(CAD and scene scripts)

* * * * * * * * *

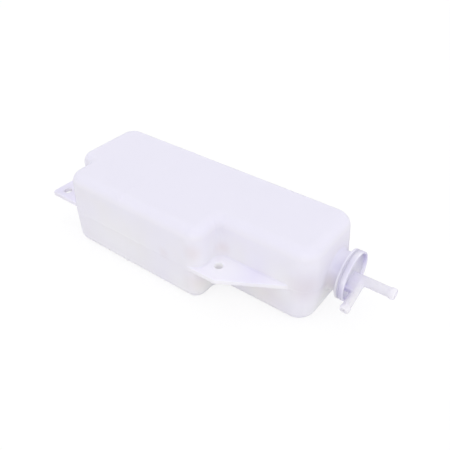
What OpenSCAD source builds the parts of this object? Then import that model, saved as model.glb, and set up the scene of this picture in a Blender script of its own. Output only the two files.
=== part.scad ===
// Coolant expansion tank: a blow-moulded tank with a push-in cap that carries two hose pipes.
// It lies as it rests on a bench. X runs along the tank towards the neck, Y to the back, Z up.
// The origin is below the middle of the whole part, on the surface that it rests on.

/* [Tank body] */
// Length of the body, from its far end to the end face with the neck
body_l = 279; // [230:1:320]
// Depth of the body at its widest, front to back
body_d = 114; // [100:1:140]
// Height of the body as it lies
body_h = 79; // [72:1:95]
// Thickness of the moulded wall
wall = 2.8; // [1.8:0.1:4]
// Radius of the shoulders round the top and the bottom
shoulder_r = 10.5; // [8:0.5:15]
// Slope of the side walls from the parting line, degrees
draft = 1.5; // [0.5:0.25:3]
// Further slope of the end face with the neck, degrees
end_lean = 3; // [0:0.25:5]
// Height of the parting line, of both plates and of the neck's axis
seam_z = 38.2; // [36:0.2:42]
// Radius of the upright outer corners
corner_r = 13; // [9:0.5:18]
// Radius of the two upright corners beside the neck
end_corner_r = 18; // [12:0.5:22]
// Radius of the upright corner at the front of the far end
far_front_r = 17; // [12:0.5:20]
// Radius of the upright inner corners, where the outline steps in
inner_corner_r = 10; // [6:0.5:14]

/* [Steps in the outline] */
// Length of the narrow stretch next to the neck
narrow_l = 94; // [75:1:110]
// How far the front steps back along the narrow stretch
narrow_step = 32; // [26:0.4:38]
// Length of the notch at the far end
notch_l = 19; // [18.5:0.5:24]
// How far back the notch reaches from the front
notch_d = 34.5; // [29:0.5:42]
// Radius of the upright outer corner at the notch
notch_outer_r = 11; // [7:0.5:11.5]
// Radius of the upright inner corner of the notch
notch_inner_r = 7; // [3:0.5:7.5]

/* [Lines in the mould] */
// How far the parting line stands out of the wall
seam_out = 0.3; // [0.1:0.05:0.5]
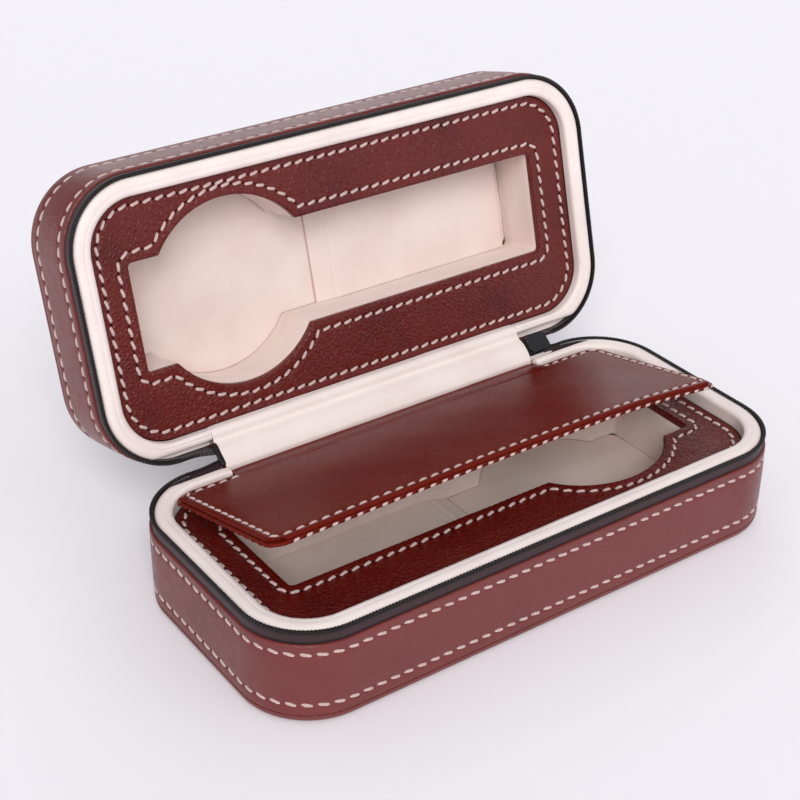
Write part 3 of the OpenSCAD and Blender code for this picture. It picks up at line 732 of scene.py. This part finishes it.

* * * * * * * * *

EXERCISE OBJECTIVE
Report how many lines in the records above contain the word "this", giving only the number.

RESPONSE
2